The fragment A 2564 is the first entry of an administrative account, yielded almost certainly in unofficial excavations at Jemdet Nasr before 1919, not very differently from the other archaic texts which reached the market before the first official excavations at Jemdet Nasr, Uqair, Warka etc. Just a few dozens of archaic texts were known at the time in which the Oriental Institute accessioned this fragment, all of them coming virtually from Jemdet Nasr. This (and obviously its dimensions and the scarce amount of explicit data) might explain why it did not gain the attention of the scholars until now. Both the general ductus of the signs and the other general features of the fragment point to the period generally referred as Uruk III / Jemdet Nasr (3100-3000 BCE) in which proto-cuneiform developed in the direction of a full writing system capable of timekeeping, administration and tradition of knowledge.
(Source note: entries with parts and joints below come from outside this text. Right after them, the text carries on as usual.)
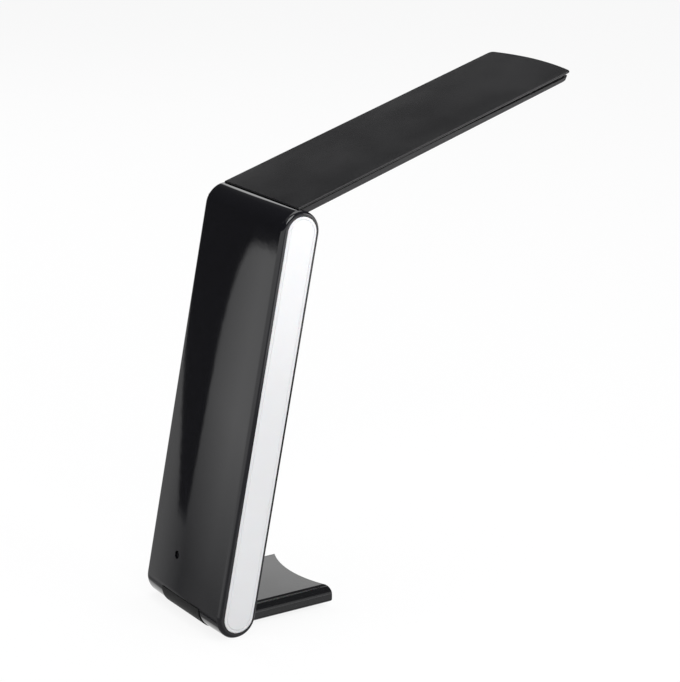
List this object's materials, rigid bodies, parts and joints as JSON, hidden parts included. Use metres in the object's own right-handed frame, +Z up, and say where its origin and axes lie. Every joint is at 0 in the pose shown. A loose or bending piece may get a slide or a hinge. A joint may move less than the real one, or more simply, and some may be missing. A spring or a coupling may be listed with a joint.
{
  "type": "folding led desk lamp",
  "caption": "Folding desk lamp: leaning flat post with white side strips, slim light head that folds into its front, and a short weighted foot that folds up.",
  "frame": {"origin": "on the desk, under the centre of the post's round bottom end, on the rubber strip's flat", "axes": "+X forward, the way the head and foot point; +Y across the post; +Z up"},
  "size_m": [0.2372, 0.081, 0.2884],
  "materials": {
    "black_gloss_shell": "deep black high gloss",
    "black_head": "black semi gloss",
    "black_satin": "black satin moulding",
    "white_inlay": "white high gloss",
    "foot_gloss": "black gloss",
    "inner_plastic": "black matte moulding",
    "nickel": "nickel plated",
    "spring_steel": "bright spring wire",
    "pin_steel": "ground steel",
    "ballast_steel": "zinc primed plate",
    "cell_jacket": "printed film jacket, plain",
    "board_green": "solder mask",
    "board_white": "white solder mask",
    "component_grey": "moulded components",
    "led_yellow": "phosphor gel",
    "diffuser_white": "opal diffuser",
    "rubber": "matte black rubber",
    "screw_steel": "blackened screws"
  },
  "bodies": {
    "post": {"rear_shell": "black_gloss_shell", "recess_panel": "black_satin", "side_inlay_near": "white_inlay", "side_inlay_far": "white_inlay", "battery_tray": "inner_plastic", "battery_contacts": "nickel", "battery_springs": "spring_steel", "battery_cells": "cell_jacket", "main_board": "board_green", "board_parts": "component_grey", "switch_body": "component_grey", "dc_jack": "component_grey", "head_hinge_pins": "pin_steel", "head_friction_washers": "spring_steel", "foot_hinge_rod": "pin_steel", "foot_friction_washers": "spring_steel", "bottom_pad": "rubber", "post_screws": "screw_steel"},
    "head": {"head_cover": "black_head", "head_tray": "black_satin", "led_board": "board_white", "led_chips": "led_yellow", "diffuser": "diffuser_white", "head_screws": "screw_steel"},
    "foot": {"foot_shell": "foot_gloss", "foot_base_cover": "black_satin", "foot_ballast": "ballast_steel", "foot_pads": "rubber", "foot_screws": "screw_steel"},
    "battery_door": {"battery_door": "black_satin"},
    "power_button": {"power_button": "black_satin"}
  },
  "joints": [
    {"name": "head_hinge", "type": "hinge", "parent": "post", "child": "head", "pos_m": [0.04154, 0, 0.21989], "axis": [0, 1, 0], "range_deg": [0, 118.3]},
    {"name": "foot_hinge", "type": "hinge", "parent": "post", "child": "foot", "pos_m": [-0.00106, 0, 0.0067], "axis": [0, 1, 0], "range_deg": [-78.7, 0]},
    {"name": "battery_door_lift", "type": "slide", "parent": "post", "child": "battery_door", "axis": [-0.9806, 0, 0.1959], "range_m": [-0.02, 0]},
    {"name": "power_button_press", "type": "slide", "parent": "post", "child": "power_button", "axis": [-0.9806, 0, 0.1959], "range_m": [0, 0.0008], "stiffness_N_per_m": 1500, "springref_m": -0.0003}
  ]
}
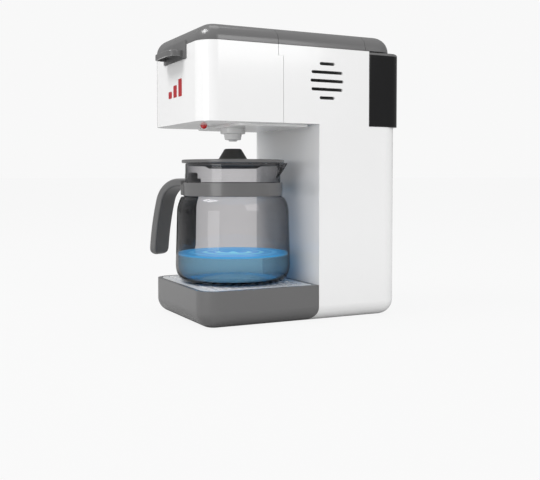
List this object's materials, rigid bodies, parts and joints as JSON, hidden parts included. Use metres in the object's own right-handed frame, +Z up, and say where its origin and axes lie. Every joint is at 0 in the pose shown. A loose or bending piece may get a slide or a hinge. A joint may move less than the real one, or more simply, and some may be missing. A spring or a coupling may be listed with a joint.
{
  "type": "toy coffee maker",
  "caption": "Toy drip coffee maker: white body and head, grey hinged lid, slide-off water tank, drip grid base and a lift-out smoky jug with lid and handle.",
  "frame": {"origin": "on the flat underside, below the middle of the white body", "axes": "+Z up, the front with the finger tab faces -Y, the loudspeaker side faces +X"},
  "size_m": [0.1414, 0.2065, 0.25],
  "materials": {
    "white_abs": "gloss",
    "grey_abs": "satin",
    "handle_grey": "satin",
    "dark_abs": "satin",
    "tank_smoke": "gloss",
    "jug_smoke": "clear",
    "red_lens": "gloss",
    "seal_rubber": "matt",
    "tube_clear": "gloss",
    "steel": "bright",
    "board_green": "satin",
    "cell_jacket": "satin",
    "cone_black": "matt",
    "mesh_white": "satin"
  },
  "bodies": {
    "machine": {"body_left_shell": "white_abs", "body_right_shell": "white_abs", "brew_head_front": "white_abs", "top_cover": "grey_abs", "button_spring": "steel", "switch_board": "board_green", "speaker": "cone_black", "circuit_board": "board_green", "tank_socket": "seal_rubber", "water_pump": "dark_abs", "inlet_tube": "tube_clear", "outlet_tube": "tube_clear", "outlet_plate": "white_abs", "nozzle": "white_abs", "led_lens": "red_lens", "led_lamp": "red_lens", "filter_deck": "grey_abs", "filter_basket": "dark_abs", "filter_mesh": "mesh_white", "front_base": "grey_abs", "drip_grid": "white_abs", "bottom_cover": "grey_abs", "battery_door": "grey_abs", "battery_door_screw": "steel", "batteries": "cell_jacket", "battery_contacts": "steel", "base_screws": "steel", "housing_screws": "steel", "switch_housing": "dark_abs", "front_lid_pin": "steel", "rear_flap_pin": "steel"},
    "front_lid": {"front_lid": "grey_abs"},
    "rear_flap": {"rear_flap": "grey_abs"},
    "water_tank": {"water_tank": "tank_smoke", "tank_rim": "grey_abs"},
    "start_button": {"start_button": "dark_abs"},
    "power_switch": {"power_switch": "dark_abs"},
    "jug": {"jug_glass": "jug_smoke", "jug_collar": "grey_abs", "jug_handle": "handle_grey", "handle_back_plate": "dark_abs", "handle_screws": "steel"},
    "jug_lid": {"jug_lid": "grey_abs", "lid_knob": "handle_grey", "lid_plug": "dark_abs"}
  },
  "joints": [
    {"name": "front_lid_hinge", "type": "hinge", "parent": "machine", "child": "front_lid", "pos_m": [0, -0.03015, 0.2475], "axis": [-1, 0, 0], "range_deg": [0, 75]},
    {"name": "rear_flap_hinge", "type": "hinge", "parent": "machine", "child": "rear_flap", "pos_m": [0, 0.06105, 0.2475], "axis": [1, 0, 0], "range_deg": [0, 75]},
    {"name": "tank_slide", "type": "slide", "parent": "machine", "child": "water_tank", "axis": [0, 1, 0], "range_m": [0, 0.06]},
    {"name": "start_button_press", "type": "slide", "parent": "machine", "child": "start_button", "axis": [0, 0, -1], "range_m": [0, 0.0015], "stiffness_N_per_m": 300, "springref_m": -0.0005, "deforming": ["button_spring"]},
    {"name": "power_switch_slide", "type": "slide", "parent": "machine", "child": "power_switch", "axis": [1, 0, 0], "range_m": [0, 0.004]},
    {"name": "jug_slide", "type": "slide", "parent": "machine", "child": "jug", "axis": [0, -1, 0], "range_m": [0, 0.12]},
    {"name": "jug_lid_turn", "type": "hinge", "parent": "jug", "child": "jug_lid", "pos_m": [0, -0.0415, 0.1372], "axis": [0, 0, 1], "continuous": true}
  ]
}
The administrative account of which this fragment constitutes the incipit deals with distributions of emmer, the second most frequently attested Mesopotamian type of grain after barley. The person involved in the distribution is most probably a high-ranking official, as suggested by the presence of a big numeral (N46) sixty times multiple of the basic unity of the Š’’ system (N4) (Englund 1998: 111-120 with former literature). The wording LAGABb TE might convey the meaning of total, but it is unfortunately impossible to know whether it referred to a total of previous accounts or to a sum of other entries of the same tablets, now broken.
Despite providing some interesting information, this fragment – as many analogous ones – is destined to long remain a small piece of the big jigsaw puzzle of the archaic Mesopotamian administration.